### MATERIAL TO PROCESS ###

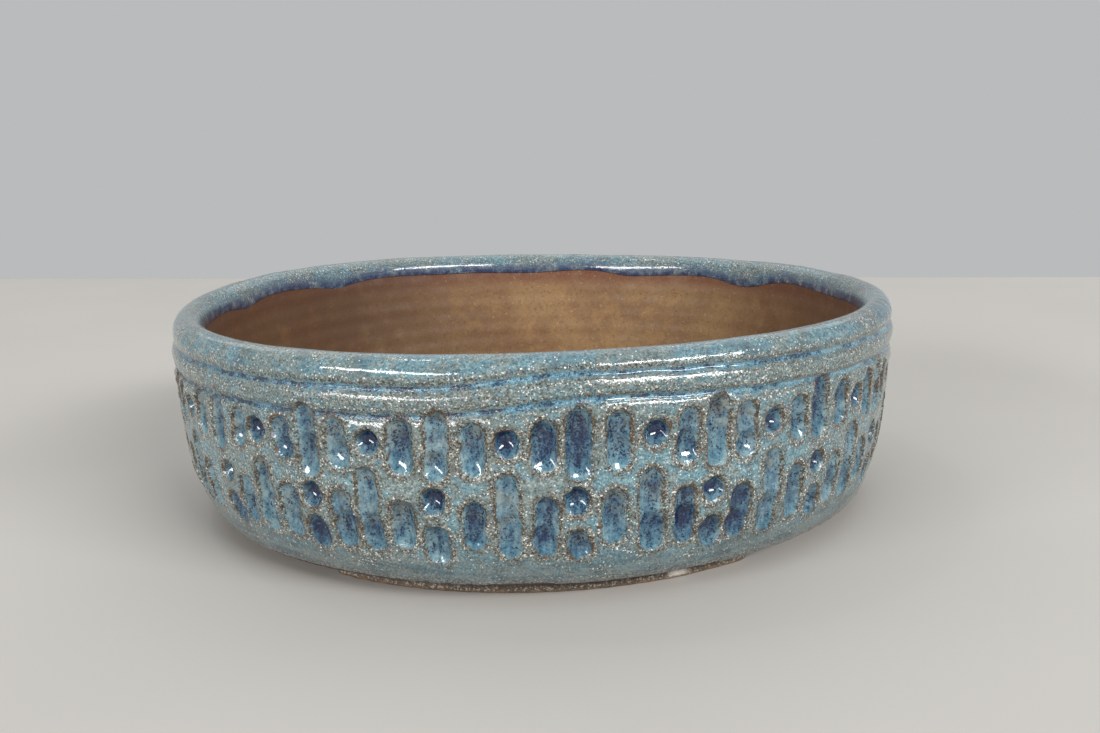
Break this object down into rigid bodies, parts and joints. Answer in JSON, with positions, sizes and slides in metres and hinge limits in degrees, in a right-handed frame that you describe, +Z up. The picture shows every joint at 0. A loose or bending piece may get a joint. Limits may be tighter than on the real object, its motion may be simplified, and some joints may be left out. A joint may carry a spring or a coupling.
{
  "type": "round bonsai pot",
  "caption": "Low round stoneware bonsai pot with a rounded rim, scored lines, a wall carved with upright gouges in interlocking rows, a drained floor and long low feet.",
  "frame": {"origin": "on the surface the pot stands on, under the centre of the pot", "axes": "+Z up along the pot's axis, -Y towards the front foot and the viewer, +X to the viewer's right"},
  "size_m": [0.208, 0.208, 0.059],
  "materials": {
    "glazed_stoneware": "gloss",
    "bare_stoneware": "matte"
  },
  "bodies": {
    "root": {"pot_body": "glazed_stoneware", "foot_front": "bare_stoneware", "foot_rear_right": "bare_stoneware", "foot_rear_left": "bare_stoneware"}
  },
  "joints": []
}
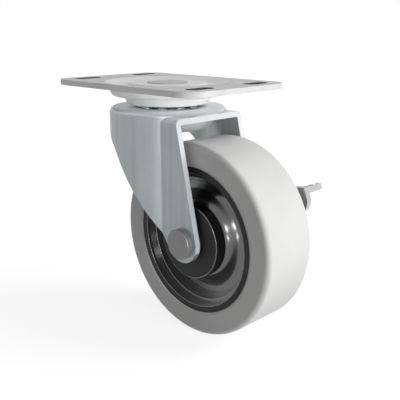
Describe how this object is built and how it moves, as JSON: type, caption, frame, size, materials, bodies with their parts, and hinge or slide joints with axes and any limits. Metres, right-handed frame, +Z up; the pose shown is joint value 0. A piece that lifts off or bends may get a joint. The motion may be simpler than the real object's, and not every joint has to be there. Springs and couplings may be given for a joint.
{
  "type": "swivel castor",
  "caption": "Top-plate swivel castor with ball-race head, pressed fork, roller-bearing wheel with pale elastic tread, and a side foot brake.",
  "frame": {"origin": "centre of the top plate's mounting face, on the swivel axis", "axes": "+Z up out of the mounting face along the swivel axis; +Y the way the wheel trails at rest; X along the wheel's axle, the brake on the -X side"},
  "size_m": [0.1196, 0.2064, 0.1901],
  "materials": {
    "plate_steel": "bright zinc, satin",
    "fork_zinc": "bluish zinc, satin",
    "race_steel": "polished",
    "fastener_steel": "zinc plated, satin",
    "ball_steel": "polished",
    "brake_steel": "zinc plated, satin",
    "tread_rubber": "pale grey, smooth matt",
    "core_plastic": "black, glossy",
    "cage_plastic": "dark, matt",
    "pad_rubber": "black, matt"
  },
  "bodies": {
    "plate": {"top_plate": "plate_steel", "kingpin": "plate_steel", "kingpin_washer": "fastener_steel", "kingpin_nut": "fastener_steel", "lower_race": "race_steel"},
    "upper_row": {"upper_balls": "ball_steel"},
    "lower_row": {"lower_balls": "ball_steel"},
    "fork": {"fork": "fork_zinc", "axle_bolt": "fastener_steel", "axle_washer": "fastener_steel", "axle_nut": "fastener_steel", "axle_sleeve": "race_steel", "hub_washers": "fastener_steel", "brake_bush": "fastener_steel"},
    "wheel": {"tread": "tread_rubber", "wheel_core": "core_plastic", "hub_liner": "race_steel"},
    "roller_set": {"bearing_rollers": "ball_steel", "roller_cage": "cage_plastic"},
    "lever": {"brake_lever": "brake_steel"},
    "shoe": {"brake_arm": "brake_steel", "brake_plunger": "fastener_steel", "brake_pad": "pad_rubber"}
  },
  "joints": [
    {"name": "swivel", "type": "hinge", "parent": "plate", "child": "fork", "pos_m": [0, 0, 0], "axis": [0, 0, 1], "continuous": true},
    {"name": "upper_row_turn", "type": "hinge", "parent": "plate", "child": "upper_row", "pos_m": [0, 0, 0], "axis": [0, 0, 1], "continuous": true},
    {"name": "lower_row_turn", "type": "hinge", "parent": "plate", "child": "lower_row", "pos_m": [0, 0, 0], "axis": [0, 0, 1], "continuous": true},
    {"name": "wheel_spin", "type": "hinge", "parent": "fork", "child": "wheel", "pos_m": [0, 0.0514, -0.1151], "axis": [1, 0, 0], "continuous": true},
    {"name": "roller_set_turn", "type": "hinge", "parent": "fork", "child": "roller_set", "pos_m": [0, 0.0514, -0.1151], "axis": [1, 0, 0], "continuous": true},
    {"name": "brake_swing", "type": "hinge", "parent": "fork", "child": "lever", "pos_m": [0, 0.0514, -0.1151], "axis": [-1, 0, 0], "range_deg": [0, 36]},
    {"name": "brake_press", "type": "slide", "parent": "fork", "child": "shoe", "axis": [1, 0, 0], "range_m": [0, 0.0016]}
  ],
  "couplings": [
    {"joint": "upper_row_turn", "follows": "swivel", "ratio": 0.5},
    {"joint": "lower_row_turn", "follows": "swivel", "ratio": 0.5},
    {"joint": "roller_set_turn", "follows": "wheel_spin", "ratio": 0.6015},
    {"joint": "brake_press", "follows": "brake_swing", "m_per_rad": 0.002546}
  ]
}
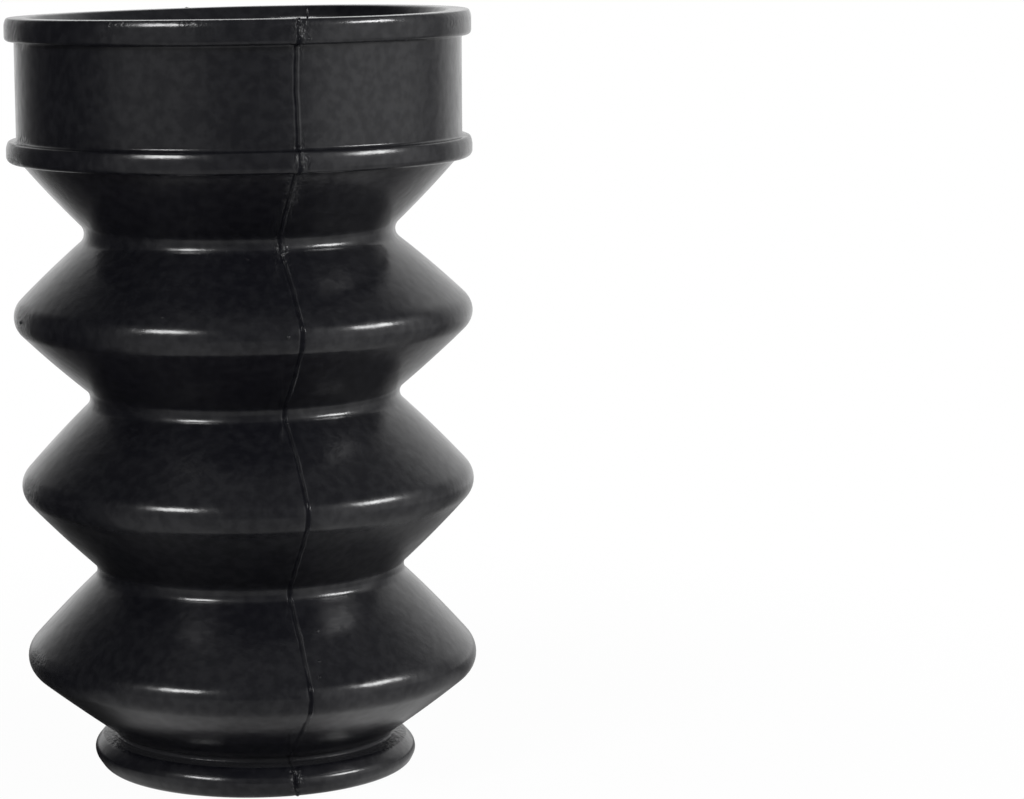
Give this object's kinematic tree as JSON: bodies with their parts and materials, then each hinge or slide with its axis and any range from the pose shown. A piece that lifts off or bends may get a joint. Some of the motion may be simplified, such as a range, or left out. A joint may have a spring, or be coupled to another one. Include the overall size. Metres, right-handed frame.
{
  "type": "fork gaiter",
  "caption": "Black rubber bellows gaiter for a motorcycle fork: a stepped collar, rounded folds and a rolled lip at the narrow end.",
  "frame": {"origin": "centre of the lip's foot, on the axis of the bore, at the lowest face", "axes": "+Z along the bore axis, from the narrow lip up to the wide collar; X and Y are free, with the parting line shown by the picture 15 degrees from -Y towards +X"},
  "size_m": [0.0732, 0.0732, 0.1203],
  "materials": {
    "black_rubber": "satin moulded rubber with a soft sheen, faint mottling and a raised parting line"
  },
  "bodies": {
    "root": {"gaiter_body": "black_rubber"}
  },
  "joints": []
}
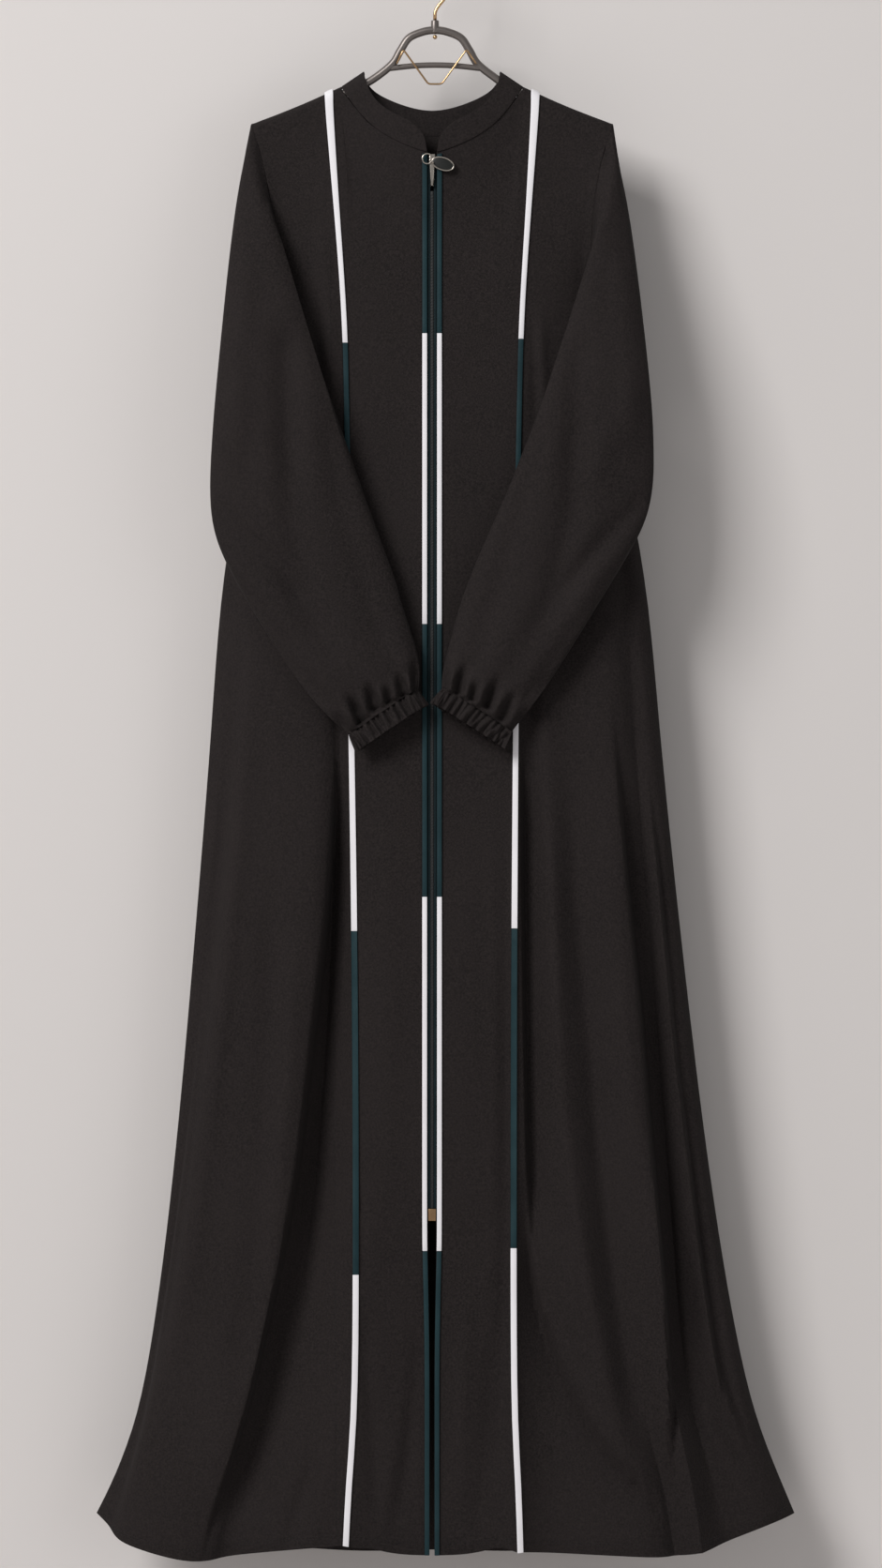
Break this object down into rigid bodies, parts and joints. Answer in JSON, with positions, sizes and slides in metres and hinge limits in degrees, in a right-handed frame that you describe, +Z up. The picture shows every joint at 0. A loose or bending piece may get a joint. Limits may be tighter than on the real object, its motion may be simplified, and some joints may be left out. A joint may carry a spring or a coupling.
{
  "type": "abaya on a hanger",
  "caption": "Long zip-front abaya with piped princess seams, pleated frill cuffs and a band collar, hung on a metal hanger.",
  "frame": {"origin": "inside top of the hanger's hook, where a rail carries it", "axes": "+Z up, the front faces -Y, +X to the right as seen from the front"},
  "size_m": [0.73, 0.1275, 1.6891],
  "materials": {
    "crepe": "matte black crepe with a fine grain",
    "white_trim": "matte white woven piping",
    "teal_trim": "dark teal satin-faced piping and zip tape",
    "zip_coil": "black nylon coil",
    "silver": "polished silver with a warm cast",
    "inlay": "dark glossy inlay",
    "gold": "polished pale gold",
    "taupe_metal": "taupe metallic lacquer"
  },
  "bodies": {
    "garment": {"back": "crepe", "binding_left_1": "teal_trim", "binding_left_2": "white_trim", "binding_left_3": "teal_trim", "binding_left_4": "white_trim", "binding_left_5": "teal_trim", "binding_right_1": "teal_trim", "binding_right_2": "white_trim", "binding_right_3": "teal_trim", "binding_right_4": "white_trim", "binding_right_5": "teal_trim", "collar": "crepe", "cuff_left": "crepe", "cuff_right": "crepe", "front_centre_left": "crepe", "front_centre_right": "crepe", "front_side_left": "crepe", "front_side_right": "crepe", "hanger_bead": "gold", "hanger_brace": "gold", "hanger_frame": "taupe_metal", "hanger_hook": "gold", "piping_left_1": "white_trim", "piping_left_2": "teal_trim", "piping_left_3": "white_trim", "piping_left_4": "teal_trim", "piping_left_5": "white_trim", "piping_right_1": "white_trim", "piping_right_2": "teal_trim", "piping_right_3": "white_trim", "piping_right_4": "teal_trim", "piping_right_5": "white_trim", "sleeve_left": "crepe", "sleeve_right": "crepe", "zip_chain": "zip_coil", "zip_end_box": "gold", "zip_slider": "silver", "zip_tape_left": "teal_trim", "zip_tape_right": "teal_trim"},
    "pull": {"zip_pull": "silver", "pull_inlay": "inlay"}
  },
  "joints": [
    {"name": "pull_swing", "type": "hinge", "parent": "garment", "child": "pull", "pos_m": [-0.005, -0.0225, -0.229], "axis": [0, 1, 0], "range_deg": [-18, 162]}
  ]
}
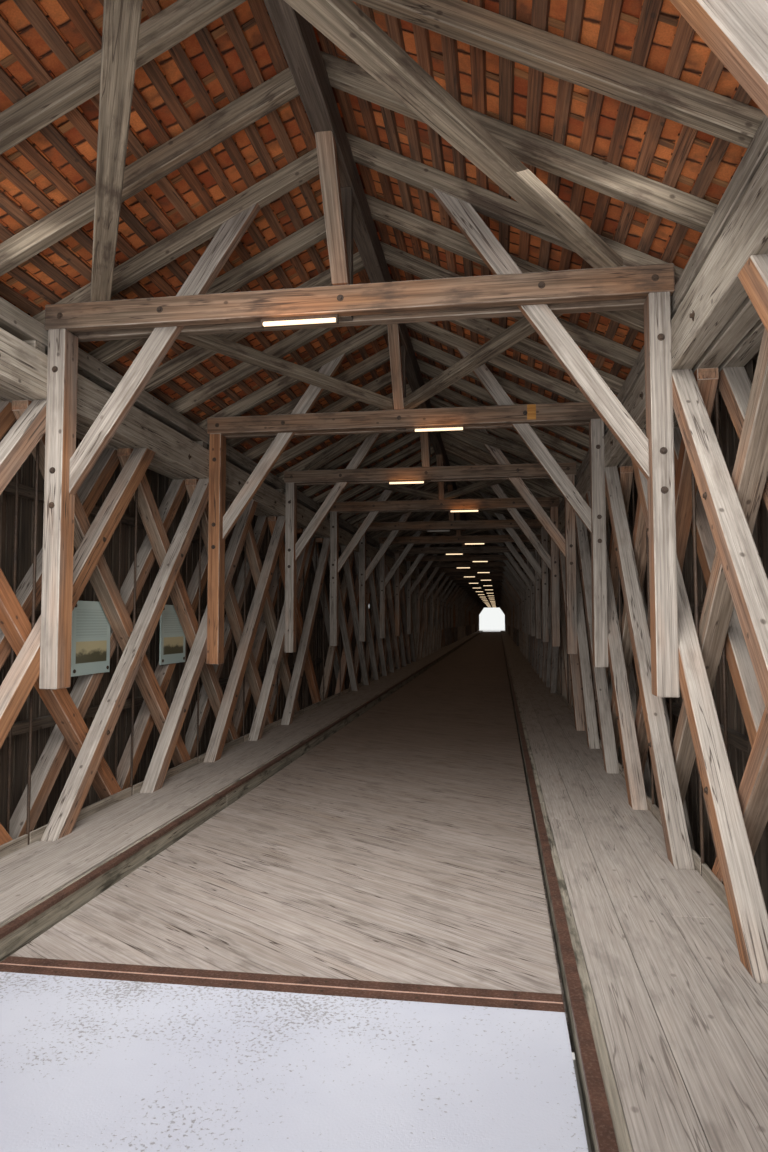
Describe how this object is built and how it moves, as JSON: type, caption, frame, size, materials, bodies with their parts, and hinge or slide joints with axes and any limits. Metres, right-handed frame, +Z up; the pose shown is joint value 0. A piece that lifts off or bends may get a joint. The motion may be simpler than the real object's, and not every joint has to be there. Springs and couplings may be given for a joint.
{
  "type": "covered timber bridge (scale model at one tenth)",
  "caption": "Long covered timber road bridge on lattice trusses with iron rods, a tiled ridged roof, boarded walls, sidewalks and concrete supports, as a scale model.",
  "frame": {"origin": "on the centre line between the trusses, halfway along the bridge, at the level on which the supports stand", "axes": "+X to the right across the bridge seen from the near portal, +Y along the bridge to the far portal, +Z up"},
  "size_m": [0.796, 13.66, 1.1677],
  "materials": {
    "weathered_timber": "weathered grey softwood, sawn",
    "fresh_timber": "newer larch, sawn, orange brown",
    "dark_timber": "old softwood, dark with age",
    "wall_timber": "dark brown boarding, sawn",
    "deck_timber": "worn hardwood planking",
    "concrete": null,
    "rusty_iron": "forged iron with brown rust",
    "steel_edging": "hot rolled steel, worn bright on the edges",
    "clay_tile": null,
    "lamp_cover": "opal lamp cover, lit",
    "board_panel": "pale printed panel left bare"
  },
  "bodies": {
    "root": {"abutments": "concrete", "river_piers": "concrete", "bearing_sleepers": "dark_timber", "bottom_chords": "weathered_timber", "top_chords": "weathered_timber", "support_posts": "weathered_timber", "main_braces_left": "weathered_timber", "main_braces_right": "weathered_timber", "counter_braces_left": "fresh_timber", "counter_braces_right": "fresh_timber", "bearing_blocks": "fresh_timber", "iron_rods": "rusty_iron", "floor_beams": "dark_timber", "stringers": "dark_timber", "road_deck": "deck_timber", "approach_slabs": "concrete", "expansion_joints": "steel_edging", "walk_framing": "weathered_timber", "sidewalks": "weathered_timber", "curb_angles": "steel_edging", "kick_boards": "weathered_timber", "tie_beams": "weathered_timber", "hanging_posts_left": "weathered_timber", "hanging_posts_right": "weathered_timber", "knee_braces_left": "weathered_timber", "knee_braces_right": "weathered_timber", "ridge_posts": "dark_timber", "ridge_struts": "fresh_timber", "wind_braces": "weathered_timber", "ridge_purlin": "dark_timber", "wall_plates": "weathered_timber", "rafters_left": "weathered_timber", "rafters_right": "weathered_timber", "battens": "dark_timber", "roof_cover": "clay_tile", "ridge_tiles": "clay_tile", "wall_boards": "wall_timber", "wall_frame_left": "wall_timber", "wall_frame_right": "wall_timber", "portal_fronts": "wall_timber", "barge_boards": "wall_timber", "tube_lamps": "lamp_cover", "info_boards": "board_panel"}
  },
  "joints": []
}
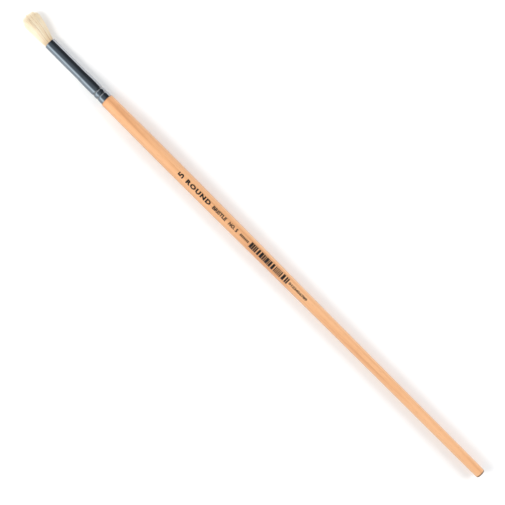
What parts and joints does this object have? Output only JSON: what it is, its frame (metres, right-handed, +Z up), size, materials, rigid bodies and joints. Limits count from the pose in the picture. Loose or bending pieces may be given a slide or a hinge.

###

- _AIM_:
Within the entries above, how many lines contain "from"? Respond with the number only.

- _RESPONSE TO THIS EXERCISE_:
5